Which channel? the crowd recognised that Twitter advertisement is not a good investment (sorry Twitter!) someone even told “better organic than Twitter“, at least for conversions. Everyone seems to agree that Facebook advertising platform is still a valuable tool, anyhow Instagram seems right now the best channel both for branding and conversion, even if it has an higher CPL than Facebook. Snapchat can be valuable for branding, but the experts reported a low ROI. Facebook Live killed Periscope. Telegram was reported to be not only a good way to chat with your own customers, but also an high conversion/low bounce rate channel, mainly thanks to Channels. Telegram Channels could be compared to newsletters: you can send your messages to multiple users through a permanent URL. And it’s all for free. More on Telegram here. Someone suggested to monitor Pornhub content marketing strategy to get creative and new ideas. An example? Insights used as a powerful marketing tool. Since “everything can be a story” and “nothing in publishing is sexier than data” Pornhub released a collection of stats and infographics about porn consumption. Results: a brand that’s strictly not safe for work (NSFW) got Quartz, Mashable and lookalike magazines telling the story of Pornhub, and of it’s users. If you’re in gaming or geek products advertise on Twich, the world’s leading video platform and community for gamers. If you’re pushing a tech product you can share it on Reddit, either they’ll troll or they’ll love you. If you’re keen to follow questions and spend sometimes in producing good replies, try Quora, you’ll get a truly engaged audience.
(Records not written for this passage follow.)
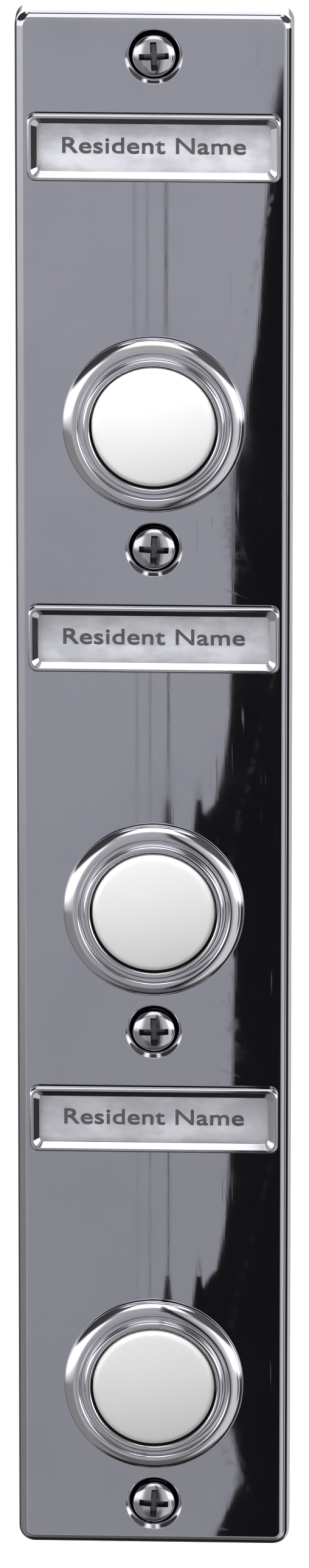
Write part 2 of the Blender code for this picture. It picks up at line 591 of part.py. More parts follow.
def make_terminal(bench, number, letter, side, axis):
    """Contact post with its rear tab, and the screw that clamps a wire on the tab."""
    at = (side * CONTACT_OFFSET, 0)
    drop = (0, -TERMINAL_DROP)
    post = [(0, POST_TOP), (POST_HEAD_RADIUS - GAP, POST_TOP), (POST_HEAD_RADIUS, POST_TOP - GAP),
            (POST_HEAD_RADIUS, POST_TOP - POST_HEAD), (POST_RADIUS, POST_TOP - POST_HEAD),
            (POST_RADIUS, TAB_TOP - TAB_THICKNESS / 2), (0, TAB_TOP - TAB_THICKNESS / 2)]
    terminal = bench.turned(f"terminal_{letter}_{number}", post, axis, "terminal_brass", at, SMALL_STEPS)
    tab = bmesh.new()
    tab_centre = (0, POST_RADIUS + GAP - TAB_HALF_LENGTH + TAB_THICKNESS)
    add_slab(tab, (TAB_HALF_WIDTH, TAB_HALF_LENGTH), TAB_BACK, TAB_TOP, TAB_THICKNESS, tab_centre)
    combine(terminal, bench.solid(f"terminal_{letter}_{number}_tab", tab, axis, at=at), "UNION")
    hole = bmesh.new()
    add_drum(hole, drop, TERMINAL_SHANK + GAP, TAB_BACK - THROUGH, TAB_TOP + THROUGH, steps=SMALL_STEPS)
    combine(terminal, bench.solid(f"terminal_{letter}_{number}_hole", hole, axis, at=at), "DIFFERENCE")

    tip = HOUSING_BACK + TERMINAL_BITE
    head_back = TERMINAL_HEAD_TOP - TERMINAL_HEAD_HEIGHT
    profile = [(0, tip), (TERMINAL_SHANK, tip), (TERMINAL_SHANK, TERMINAL_HEAD_TOP),
               (TERMINAL_HEAD, TERMINAL_HEAD_TOP), (TERMINAL_HEAD, head_back + GAP),
               (TERMINAL_HEAD - GAP, head_back), (0, head_back)]
    screw_at = (at[0], -TERMINAL_DROP)
    screw = bench.turned(f"terminal_screw_{letter}_{number}", profile, axis, "terminal_steel",
                         screw_at, SMALL_STEPS)
    slot = bmesh.new()
    add_slab(slot, (TERMINAL_HEAD + THROUGH, SLOT_WIDTH / 2), head_back - THROUGH, head_back + SLOT_DEPTH)
    combine(screw, bench.solid(f"terminal_{letter}_{number}_slot", slot, axis, at=screw_at), "DIFFERENCE")


def make_moving_switch(bench, number, axis):
    """Bridge that the stem carries, and the return spring under it."""
    leaf = bmesh.new()
    half = (CONTACT_OFFSET + CONTACT_RADIUS, BRIDGE_HALF_WIDTH)
    add_slab(leaf, half, BRIDGE_BACK, BRIDGE_TOP, BRIDGE_HALF_WIDTH * 0.9)
    bridge = bench.solid(f"contact_bridge_{number}", leaf, axis, "bridge_bronze")
    studs = bmesh.new()
    for side in (-1, 1):
        add_drum(studs, (side * CONTACT_OFFSET, 0), CONTACT_RADIUS * 0.8, BRIDGE_BACK - CONTACT_HEIGHT,
                 BRIDGE_BACK + BRIDGE_THICKNESS / 2, CONTACT_RADIUS, SMALL_STEPS)
    combine(bridge, bench.solid(f"bridge_{number}_studs", studs, axis), "UNION")

    high = BRIDGE_BACK - GAP - SPRING_WIRE
    low = CAVITY_FLOOR + GAP + SPRING_WIRE
    count = SPRING_TURNS * COIL_STEPS
    coil = []
    for i in range(count + 1):
        turn = 2 * math.pi * i / COIL_STEPS
        rise = low + (high - low) * i / count
        coil.append((SPRING_RADIUS * math.cos(turn), SPRING_RADIUS * math.sin(turn), rise))
    bench.tube(f"return_spring_{number}", coil, SPRING_WIRE, axis, "spring_steel")


def make_button(bench, number, row):
    """One push-button station round its press axis."""
    axis = bench.axis(f"press_axis_{number}", row, bench.stand)
    bench.turned(f"button_bezel_{number}", bezel_profile(), axis, "chrome_bezel")
    bench.turned(f"button_cap_{number}", cap_profile(), axis, "cap_white")
    make_nut(bench, number, axis)
    make_housing(bench, number, axis)
    make_lamp(bench, number, axis)
    make_moving_switch(bench, number, axis)
    make_terminal(bench, number, "a", -1, axis)
    make_terminal(bench, number, "b", 1, axis)


def smooth_route(points, steps):
    """Points along a smooth curve through the given ones, `steps` to a stretch."""
    padded = [points[0] * 2 - points[1], *points, points[-1] * 2 - points[-2]]
    route = []
    for before, first, second, after in zip(padded, padded[1:], padded[2:], padded[3:]):
        for i in range(steps):
            t = i / steps
            bend = (before * -1 + first * 3 - second * 3 + after) * t ** 3
            lean = (before * 2 - first * 5 + second * 4 - after) * t ** 2
            route.append((first * 2 + (second - before) * t + lean + bend) / 2)
    return [*route, points[-1]]


def make_bus_wire(bench, number):
    """Common wire from one station's first terminal to the next, bowed a little between them."""
    reach = TERMINAL_HEAD + GAP
    start = Vector((-CONTACT_OFFSET, BUTTON_ROWS[number - 1] - TERMINAL_DROP - reach, WIRE_HEIGHT))
    end = Vector((-CONTACT_OFFSET, BUTTON_ROWS[number] - TERMINAL_DROP + reach, WIRE_HEIGHT))
    leave = [(0, 0, 0), (0, -3.0, 0), (-0.1, -6.5, 0.1), (-0.5, -11.0, 1.6), (-1.1, -17.0, 4.2)]
    arrive = [(-1.2, 24.0, 4.4), (-0.6, 18.0, 1.8), (-0.1, 13.5, 0.1), (0, 7.0, 0), (0, 0, 0)]
    points = [start + Vector(step) * MM for step in leave] + [end + Vector(step) * MM for step in arrive]
    bench.tube(f"bus_wire_{number}", smooth_route(points, 2), WIRE_RADIUS, bench.stand, "wire_red")


def main():
    """Build the panel."""
    clear_scene()
    bench = Bench()
    make_front_cover(bench)
    make_rear_chassis(bench)
    for number, row in enumerate(SCREW_ROWS, 1):
        make_cover_screw(bench, number, row)
    for number in range(1, STATION_COUNT + 1):
        make_name_window(bench, number, NAME_ROWS[number - 1])
        make_button(bench, number, BUTTON_ROWS[number - 1])
    for number in range(1, STATION_COUNT):
        make_bus_wire(bench, number)


main()
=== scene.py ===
"""Looks of the door-entry call panel: every piece in fine detail, its finishes, and the studio.

Each piece is shaped on the bench, in millimetres: X to the visitor's right, Y up the panel and Z the
height above the wall plane. `Workpiece.finish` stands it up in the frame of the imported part.
"""
import logging
import math
from dataclasses import dataclass, field
from enum import Enum
from typing import Callable, Optional, Sequence

import bmesh
import bpy
from mathutils import Matrix, Vector


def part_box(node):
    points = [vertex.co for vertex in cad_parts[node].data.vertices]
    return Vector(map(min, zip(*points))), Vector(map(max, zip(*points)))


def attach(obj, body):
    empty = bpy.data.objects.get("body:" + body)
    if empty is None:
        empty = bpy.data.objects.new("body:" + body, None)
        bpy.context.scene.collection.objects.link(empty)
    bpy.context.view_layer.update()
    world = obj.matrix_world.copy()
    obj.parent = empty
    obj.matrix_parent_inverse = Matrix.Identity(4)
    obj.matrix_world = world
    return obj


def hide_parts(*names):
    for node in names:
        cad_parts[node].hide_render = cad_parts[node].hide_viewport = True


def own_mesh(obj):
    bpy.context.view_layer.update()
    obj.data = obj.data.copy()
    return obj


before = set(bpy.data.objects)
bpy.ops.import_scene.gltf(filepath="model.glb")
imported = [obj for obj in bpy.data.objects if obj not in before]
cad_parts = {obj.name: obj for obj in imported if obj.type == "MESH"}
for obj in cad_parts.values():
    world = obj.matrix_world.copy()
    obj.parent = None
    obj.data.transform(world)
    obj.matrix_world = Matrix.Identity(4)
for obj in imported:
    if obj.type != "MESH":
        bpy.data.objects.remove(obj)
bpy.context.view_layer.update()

LOG = logging.getLogger("call_panel")
MM = 0.001
STAND = Matrix.Rotation(math.pi / 2, 4, "X") @ Matrix.Scale(MM, 4)  # from the bench to the frame
PITCH = 68.6  # from station to station
GAP = 0.25  # clearance between neighbouring pieces
SEAM = 1e-4  # radians from the direction where counting round a loop starts
STATIONS = (1, 2, 3)
SCREWS = (1, 2, 3, 4)
PANEL = "panel"

Loop = list[bmesh.types.BMEdge]
Sockets = dict[str, bpy.types.NodeSocket]
Colour = tuple[float, float, float]
Point = tuple[float, float]
Route = tuple[tuple[float, float, float], ...]


class Axis(Enum):
    """Axis of the bench that a pattern of lines runs along."""

    ACROSS = (1.0, 0.02, 0.02)
    ALONG = (0.02, 1.0, 0.02)


class Hand(Enum):
    """Side of a station's axis: terminal A stands to its left and terminal B to its right."""

    A = -1
    B = 1


@dataclass(frozen=True)
class Extent:
    """Box of a CAD node on the bench, in millimetres."""

    half_width: float
    half_height: float
    row: float
    column: float
    back: float
    front: float

    @classmethod
    def of(cls, node: str) -> "Extent":
        """Measure a CAD node.

        Args:
            node: The node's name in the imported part.

        Returns:
            Its box on the bench.
        """
        low, high = (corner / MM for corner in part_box(node))
        return cls((high.x - low.x) / 2, (high.z - low.z) / 2, (high.z + low.z) / 2,
                   (high.x + low.x) / 2, -high.y, -low.y)


# ---------------------------------------------------------------- shaping


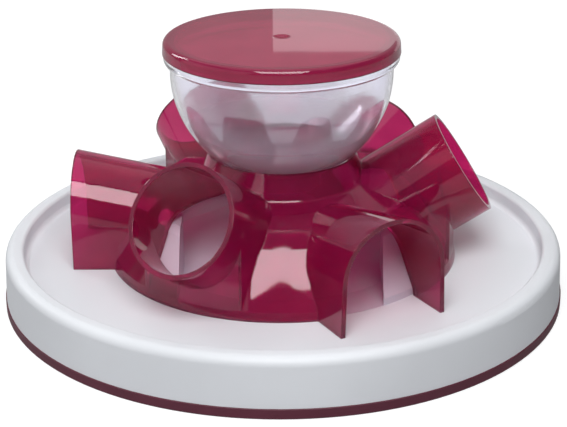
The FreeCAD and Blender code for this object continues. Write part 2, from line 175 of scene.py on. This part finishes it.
def turned(place):
    """A place given as seen from the camera, with the feeder's small turn taken in."""
    return Matrix.Rotation(math.radians(FEEDER_TURN), 3, "Z") @ Vector(place)


def softbox(name, place, target, size, radiance):
    """Rectangular light at a place, turned to a target; its radiance is in parts of white."""
    light = bpy.data.lights.new(name, "AREA")
    light.shape = "RECTANGLE"
    light.size, light.size_y = size
    light.energy = radiance * math.pi * size[0] * size[1]
    lamp = bpy.data.objects.new(name, light)
    lamp.location = turned(place)
    aim = turned(target) - turned(place)
    lamp.rotation_euler = aim.to_track_quat("-Z", "Y").to_euler()
    bpy.context.scene.collection.objects.link(lamp)


# The main light hangs above the camera, and the front panel mirrors it
softbox("softbox_front", (0, -0.662, 0.930), (0, 0, 0.05), (0.72, 0.63), 7.7)
# Dim light from above
softbox("softbox_above", (0, 0.4, 1.6), (0, 0, 0), (2.0, 2.0), 0.5)
# An upright card behind on the right, which the lid mirrors as its paler half
softbox("card_back_right", (0.767, 1.5, 0.28), (0.767, 0, 0.28), (1.56, 0.56), 0.56)
# A large dim card on the left
softbox("card_left", (-1.4, -0.6, 0.6), (0, 0, 0.05), (2.4, 1.6), 0.5)
# A narrow bright strip behind on the left
softbox("strip_back_left", (-1.1, 0.75, 0.75), (0, 0, 0.1), (0.25, 0.6), 8)


def seen_directly(tree, in_gloss):
    """1 for the camera and through clear plastic, and a given part of that for reflections."""
    path = add(tree, "ShaderNodeLightPath")
    gloss = add(tree, "ShaderNodeMath", [(0, path, "Is Glossy Ray"), (2, path, "Is Camera Ray")],
                operation="MULTIPLY_ADD")
    gloss.inputs[1].default_value = in_gloss
    return add(tree, "ShaderNodeMath", [(0, gloss, 0), (1, path, "Is Transmission Ray")],
               operation="ADD", use_clamp=True)


def backdrop():
    """Pale paper floor that takes shadows; what sees it directly sees it nearly white."""
    bpy.ops.object.select_all(action="DESELECT")
    bpy.ops.mesh.primitive_plane_add(size=FLOOR_SIDE, location=(0, 0, 0))
    floor = bpy.context.object
    floor.name = "floor"
    made, tree, shader, place = material("pale_paper", 1.45)
    shader.inputs["Base Color"].default_value = colour("#A0A0A2")
    shader.inputs["Roughness"].default_value = 0.9
    shader.inputs["Emission Color"].default_value = colour("#FFFFFF")
    # The lamps reach less far out, so the paper glows more there
    out = add(tree, "ShaderNodeVectorMath", [(0, place, "Object")], operation="LENGTH")
    share = add(tree, "ShaderNodeMapRange", [("Value", out, "Value")], From_Min=GLOW_NEAR,
                From_Max=GLOW_FAR, To_Min=GLOW_NEAR_SHARE, To_Max=GLOW_FAR_SHARE)
    seen = seen_directly(tree, GLOW_IN_GLOSS)
    glow = add(tree, "ShaderNodeMath", [(0, seen, 0), (1, share, "Result")], operation="MULTIPLY")
    tree.links.new(glow.outputs[0], shader.inputs["Emission Strength"])
    floor.data.materials.append(made)


def studio():
    """Room that is pale behind the feeder and dim in front of it, and white where it is seen."""
    world = bpy.data.worlds.new("studio")
    bpy.context.scene.world = world
    world.use_nodes = True
    tree = world.node_tree
    sky = tree.nodes["Background"]
    sky.inputs["Color"].default_value = colour("#FFFFFF")
    direction = add(tree, "ShaderNodeTexCoord")
    split = add(tree, "ShaderNodeSeparateXYZ", [("Vector", direction, "Generated")])
    depth = add(tree, "ShaderNodeMapRange", [("Value", split, "Y")], From_Min=ROOM_TURNS,
                From_Max=ROOM_TURNED, To_Min=ROOM_DIM, To_Max=ROOM_PALE)
    seen = seen_directly(tree, 0.0)
    level = add(tree, "ShaderNodeMath", [(0, depth, "Result"), (1, seen, 0)], operation="MAXIMUM")
    tree.links.new(level.outputs[0], sky.inputs["Strength"])


def make_camera():
    """Camera of the photograph: out and up from the feeder, turned down and aside, and rolled."""
    lens = bpy.data.cameras.new("camera")
    lens.sensor_width = SENSOR
    lens.lens = FOCAL_PIXELS * SENSOR / PICTURE_WIDTH
    camera = bpy.data.objects.new("camera", lens)
    bpy.context.scene.collection.objects.link(camera)
    turn = Matrix.Rotation(math.radians(FEEDER_TURN), 4, "Z")
    place = Matrix.Translation((0, -CAMERA_OUT, CAMERA_UP))
    yaw = Matrix.Rotation(math.radians(-CAMERA_YAW), 4, "Z")
    tilt = Matrix.Rotation(math.radians(90 - CAMERA_DOWN), 4, "X")
    roll = Matrix.Rotation(math.radians(CAMERA_ROLL), 4, "Z")
    camera.matrix_world = turn @ place @ yaw @ tilt @ roll
    bpy.context.scene.camera = camera


backdrop()
studio()
make_camera()
bpy.context.scene.view_settings.view_transform = "Standard"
And now my favourite: content marketing. Your content should be journalistic or SEO drivenGoogle Panda algorithmically assess websites quality. Your content should be EAT (Expertise, Authoritativeness and Trustworthiness), provide information about who is responsible for the website and have a positive reputation. Avoid copying from an encyclopaedia or paraphrasing content, share commonly known facts or write too many words to express basic concepts. And category text is not anymore relevant. It means that Google Panda prefers good professional journalistic content over exclusively SEO driven copy. As digital professionals, we do know that SEO still matter and high quality journalistic content could be expensive and SEO unfriendly. So how to produce high quality but SEO friendly content? Start from defining your high ranking/priority keywords – sales, search, volume, performance…consider differences country by country- and divide your keywords in 3 clusters: A, B, C. For cluster A hire professional editors, train them to semantic diversity and SEO, for B rely on medium quality/ freelancers, for C it’s ok lower quality, but avoid pure mass production. The next step is content personalisation, you can use personas as semantic types and produce your A content accordingly. What about the headline? Well, the general advice is to stay away from the clickbait Buzzfeed strategy “5 things successful people do every morning”. The clickbait approach usually brings results only in the short term, as number of clicks. A fancy title for an article not delivering on the promise of the title can only damage your brand image. There are even chances that Google bot will penalise you. Headlines influence performance directly. Your editorial USP should drive the selection of 3 or 4 types of headlines (VICE is a good example). When possible run A/B testing on the headlines. Timing is everything (Nielsen confirms it!). Search on Google Trends when is the peak time for your keywords, check competition, measure social signals, identify where there is a knowledge gap: niche topics always help. A good tool for content ideas: answerthepublic.com. Remember “you are just 1 piece of content away to change your life”.